Understanding criminal liability for inaction: when a failure to act can be a crime

Sometimes a crime rests on inaction when the law imposes a duty to act. This overview explains how failure to intervene or provide care can become illegal, outlines statutory duties and common-law obligations, and clarifies that only certain non-actions meet the criminal threshold in practice.

Duty to act: when inaction becomes a crime

If you’ve spent any time around law, you’ve likely heard that a crime needs an act. Yet every now and then the law surprises you: sometimes not doing something can be criminal. Not because “being lazy” is illegal, but because the law actually imposes a duty to act in certain situations. So, when can a crime be based on a failure to act? The short answer is simple, and a bit legal-sounding at first: only when failing to act is illegal.

Let me explain with the big idea first: in criminal law, the “wrong” part isn’t just what you do (the actus reus). It can also be what you don’t do if the law says you must act. If there’s no duty to act in a given situation, inaction by itself usually isn’t a crime. If there is a duty, and you fail to meet it, that failure can become the basis for criminal liability—provided the other elements of the offense line up.

Duty to act isn’t a brand-new concept; it shows up in a few different places in everyday life and the courtroom. Let’s walk through where those duties come from and how they work in practice.

Where do duties to act come from?

Duties to act aren’t random. They come from legal rules that say, in specific situations, you must do something—or you must do something when certain conditions arise. Here are the main sources you’ll encounter.

  • Statutory duties: These are the most clear-cut. The law says, for example, that certain professionals must report suspected abuse or neglect. Teachers, doctors, nurses, and social workers often have mandatory reporting obligations. The law says what you must do, when you must do it, and what happens if you don’t. If you fail to report, you can face criminal charges for that failure, not simply for the underlying harm you didn’t report.

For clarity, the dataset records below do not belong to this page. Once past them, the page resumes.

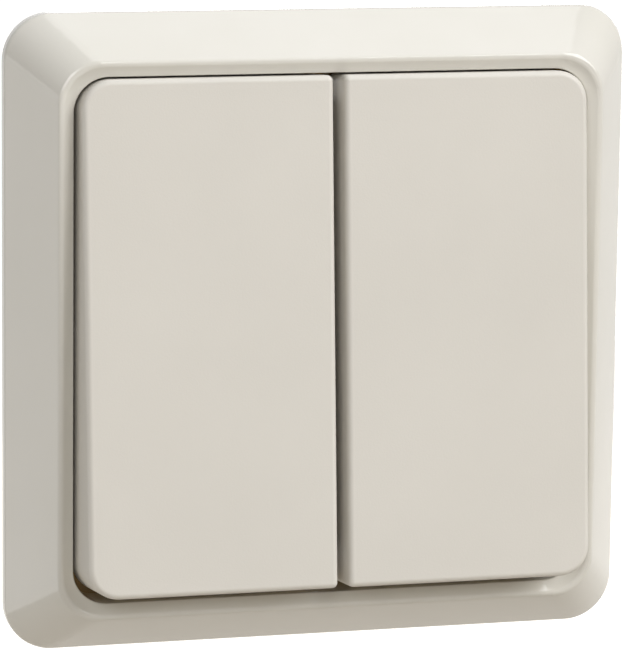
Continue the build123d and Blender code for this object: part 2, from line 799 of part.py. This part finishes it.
write("cover_frame", cover_frame())
write("support_ring", support_ring())
write("switch_cover", switch_cover())
write("switch_base", switch_base())
write("housing_screws", housing_screws())
write("supply_busbar", supply_busbar())
write_pair("rocker", lean(rocker_cap(), -rocker_tilt, pivot_y))
write_pair("cradle", lean(cradle(), -rocker_tilt, pivot_y))
write_pair("plunger", lean(plunger(), -rocker_tilt, pivot_y))
write_pair("plunger_spring", lean(plunger_spring(), -rocker_tilt, pivot_y))
write_pair("seesaw", seesaw())
write_pair("moving_contact", moving_contact())
write_pair("fixed_contact", fixed_contact())
write_pair("load_busbar", load_busbar())
write_pair("supply_clamp_spring", clamp_spring(1))
write_pair("load_clamp_spring", clamp_spring(-1))
write_pair("supply_release", release_button(1))
write_pair("load_release", release_button(-1))
write_pair("claw", claw())
write_pair("claw_screw", claw_screw())
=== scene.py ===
import json
import math

import bpy
from mathutils import Matrix, Vector


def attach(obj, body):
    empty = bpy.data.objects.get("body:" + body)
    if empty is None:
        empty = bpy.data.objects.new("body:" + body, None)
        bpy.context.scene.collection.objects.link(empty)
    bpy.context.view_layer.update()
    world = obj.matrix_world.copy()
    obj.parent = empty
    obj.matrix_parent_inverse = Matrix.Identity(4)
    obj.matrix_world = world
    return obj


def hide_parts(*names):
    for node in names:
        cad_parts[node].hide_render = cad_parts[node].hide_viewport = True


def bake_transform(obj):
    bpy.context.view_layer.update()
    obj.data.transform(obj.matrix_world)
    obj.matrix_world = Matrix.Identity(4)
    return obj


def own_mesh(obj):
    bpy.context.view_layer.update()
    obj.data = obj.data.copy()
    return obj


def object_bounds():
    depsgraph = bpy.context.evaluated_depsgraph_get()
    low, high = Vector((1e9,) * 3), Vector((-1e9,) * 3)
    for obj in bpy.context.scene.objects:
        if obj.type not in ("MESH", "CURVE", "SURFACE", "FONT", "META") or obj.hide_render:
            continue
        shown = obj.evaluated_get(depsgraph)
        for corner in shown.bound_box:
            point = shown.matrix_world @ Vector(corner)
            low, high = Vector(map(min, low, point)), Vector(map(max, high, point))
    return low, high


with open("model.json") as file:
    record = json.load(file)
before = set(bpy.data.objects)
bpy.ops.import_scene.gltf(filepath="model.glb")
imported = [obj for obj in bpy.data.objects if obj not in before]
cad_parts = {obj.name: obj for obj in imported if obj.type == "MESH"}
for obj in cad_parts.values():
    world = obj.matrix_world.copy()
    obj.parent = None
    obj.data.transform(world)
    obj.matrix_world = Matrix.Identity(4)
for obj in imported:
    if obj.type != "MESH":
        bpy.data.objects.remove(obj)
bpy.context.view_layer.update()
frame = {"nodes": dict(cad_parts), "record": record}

MM = 0.001
NODES = frame["nodes"]
SLOTS = {part["node"]: part["material_slot"] for part in frame["record"]["subparts"]}
FORWARD = Vector((0, -1, 0))

# Camera in degrees, metres and mm of lens, worked out from the frame's corners in the photograph
CAMERA_AZIMUTH = -15.503
CAMERA_ELEVATION = 10.023
CAMERA_ROLL = 0.682
CAMERA_DISTANCE = 0.516
CAMERA_LENS = 224.0
CAMERA_SHIFT = (-0.0021, -0.0072)
CAMERA_NEAR = 0.01

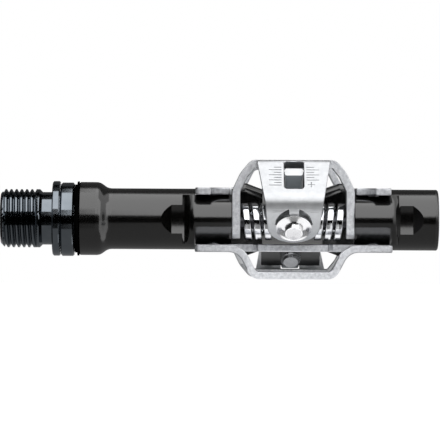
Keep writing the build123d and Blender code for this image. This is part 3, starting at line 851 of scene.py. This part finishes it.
# ---- Springs -----------------------------------------------------------------------
@dataclass
class TorsionSpring:
    """A torsion spring of flat wire: its coil with the leg on the body, and its leg on the nut.

    Attributes:
        side: Side of the pedal.
        end: -1 for the inboard spring and 1 for its outboard mirror image.
        middle: X of the middle of the claw.
        start: From the middle to the first turn.
        pivot: Y and Z of the coil's axis.
        radius: Radius of the middle of the wire.
        wire: Width of the wire along the axis and its height.
        corner: Rounding of the wire.
        pitch: Pitch of the coil.
        turns: Turns of the coil.
        fixed: Length of the leg on the body.
        active: Length of the leg on the nut.
        rise: Slope of the leg on the nut in degrees.
        steps: Steps of a turn.
        leg_steps: Steps of a leg.
        corner_steps: Steps of a rounded corner of the wire.
        crease: Least angle of an edge that stays sharp, in degrees.
    """

    side: Side
    end: int
    middle: float = 58.5 * MM
    start: float = 11.68 * MM
    pivot: tuple[float, float] = (-13.0 * MM, -0.5 * MM)
    radius: float = 3.55 * MM
    wire: tuple[float, float] = (1.7 * MM, 1.8 * MM)
    corner: float = 0.3 * MM
    pitch: float = 2.35 * MM
    turns: float = 2.875
    fixed: float = 5.55 * MM
    active: float = 9.0 * MM
    rise: float = 45.0
    steps: int = 40
    leg_steps: int = 8
    corner_steps: int = 4
    crease: float = 40.0

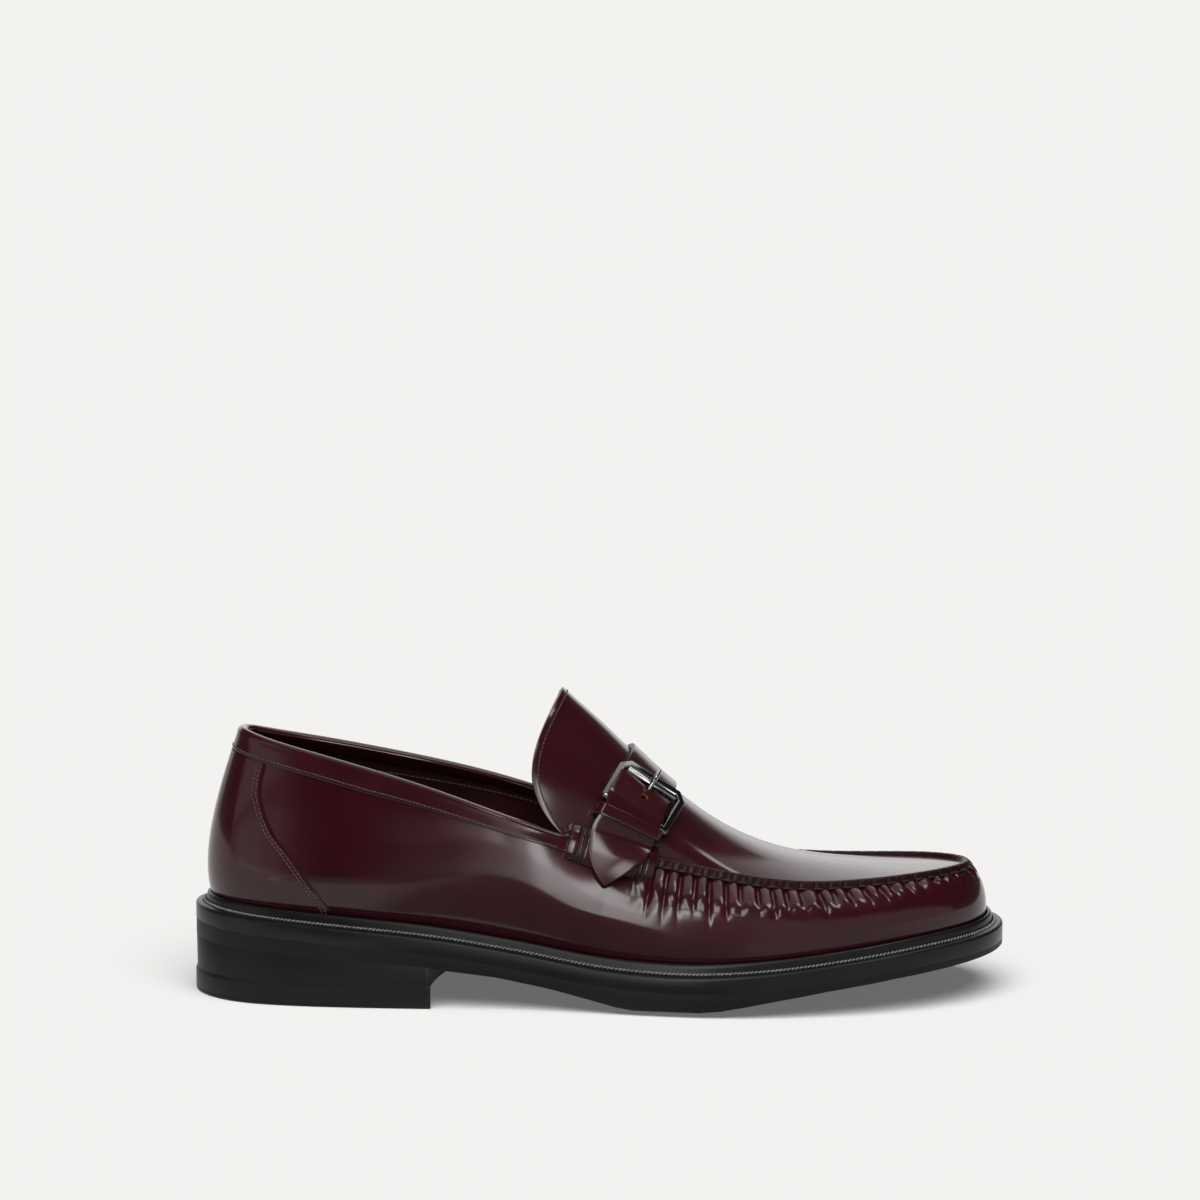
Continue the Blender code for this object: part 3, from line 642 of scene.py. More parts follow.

  • Common law duties arising from relationships: Not every duty comes from a statute. The old-school roots of criminal liability for inaction come from relationships that create a responsibility to act. Parents have a broad, traditional duty to care for and protect their children. Spouses, guardians, or people who stand in a special caretaker role can also be bound by duties that, if neglected, become criminal liabilities under certain circumstances.

  • Duties created by voluntary undertaking: If you start to help someone in distress or otherwise undertake to perform a protective act, you might acquire a duty to continue or complete that act. Walking away mid-rescue, for instance, can be charged as an omission if your prior actions created the duty to finish what you started.

  • Duties to prevent harm you created: If your actions put someone into danger, you may have a duty to prevent that danger from causing harm. If you fail to act to lessen the risk you created, you could be charged with criminal liability for that failure to act.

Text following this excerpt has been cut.